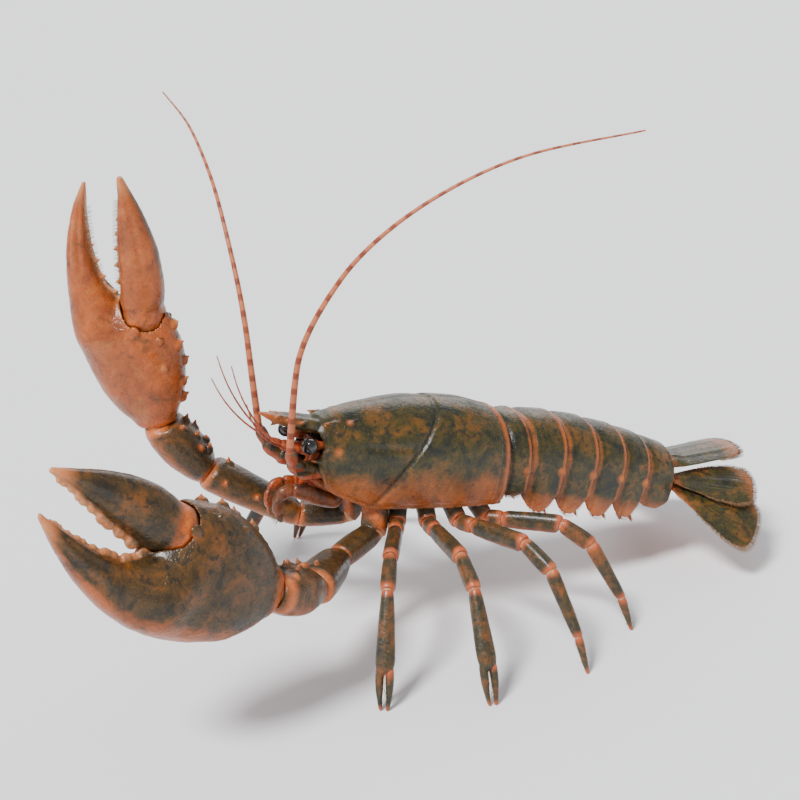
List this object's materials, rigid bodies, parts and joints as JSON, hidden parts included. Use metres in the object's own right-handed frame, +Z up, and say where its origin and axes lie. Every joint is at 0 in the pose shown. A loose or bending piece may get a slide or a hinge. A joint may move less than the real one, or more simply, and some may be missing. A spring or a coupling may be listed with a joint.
{
  "type": "american lobster",
  "caption": "Adult male lobster standing on its walking legs, one heavy claw raised and one held out in front, with spread tail fan and long feelers.",
  "frame": {"origin": "on the floor under the centre of the animal's bounding box", "axes": "+Z up, -Y the way the animal faces, +X its left side"},
  "size_m": [0.3295, 0.4878, 0.3005],
  "materials": {
    "shell": "satin shell, dark olive and blue-black mottling over orange-brown",
    "claw_shell": "satin shell, dark brown and olive above, orange-red beneath and along the edges",
    "leg_shell": "satin shell, orange-brown with dark bands",
    "feeler_shell": "satin, red with fine darker rings",
    "eye": "glossy black cornea on a brown stalk"
  },
  "bodies": {
    "root": {"head": "shell", "thorax": "shell", "abdomen_1": "shell", "abdomen_2": "shell", "abdomen_3": "shell", "abdomen_4": "shell", "abdomen_5": "shell", "abdomen_6": "shell", "telson": "shell", "uropod_inner_left": "shell", "uropod_inner_right": "shell", "uropod_outer_left": "shell", "uropod_outer_right": "shell", "eye_left": "eye", "antennule_left": "feeler_shell", "antenna_base_left": "feeler_shell", "antenna_left_1": "feeler_shell", "antenna_left_2": "feeler_shell", "maxilliped_left": "leg_shell", "left_claw_hip": "claw_shell", "left_claw_merus": "claw_shell", "left_claw_carpus": "claw_shell", "left_claw_palm": "claw_shell", "left_claw_finger": "claw_shell", "left_leg_1_upper": "leg_shell", "left_leg_1_lower": "leg_shell", "left_leg_1_tip": "leg_shell", "left_leg_2_upper": "leg_shell", "left_leg_2_lower": "leg_shell", "left_leg_2_tip": "leg_shell", "left_leg_3_upper": "leg_shell", "left_leg_3_lower": "leg_shell", "left_leg_3_tip": "leg_shell", "left_leg_4_upper": "leg_shell", "left_leg_4_lower": "leg_shell", "left_leg_4_tip": "leg_shell", "eye_right": "eye", "antennule_right": "feeler_shell", "antenna_base_right": "feeler_shell", "antenna_right_1": "feeler_shell", "antenna_right_2": "feeler_shell", "maxilliped_right": "leg_shell", "right_claw_hip": "claw_shell", "right_claw_merus": "claw_shell", "right_claw_carpus": "claw_shell", "right_claw_palm": "claw_shell", "right_claw_finger": "claw_shell", "right_leg_1_upper": "leg_shell", "right_leg_1_lower": "leg_shell", "right_leg_1_tip": "leg_shell", "right_leg_2_upper": "leg_shell", "right_leg_2_lower": "leg_shell", "right_leg_2_tip": "leg_shell", "right_leg_3_upper": "leg_shell", "right_leg_3_lower": "leg_shell", "right_leg_3_tip": "leg_shell", "right_leg_4_upper": "leg_shell", "right_leg_4_lower": "leg_shell", "right_leg_4_tip": "leg_shell"}
  },
  "joints": []
}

========================

▶ _Task to carry out_
Pick out lines containing the word "materials", each one as written.

▶ _Exercise solution_
List this object's materials, rigid bodies, parts and joints as JSON, hidden parts included. Use metres in the object's own right-handed frame, +Z up, and say where its origin and axes lie. Every joint is at 0 in the pose shown. A loose or bending piece may get a slide or a hinge. A joint may move less than the real one, or more simply, and some may be missing. A spring or a coupling may be listed with a joint.
  "materials": {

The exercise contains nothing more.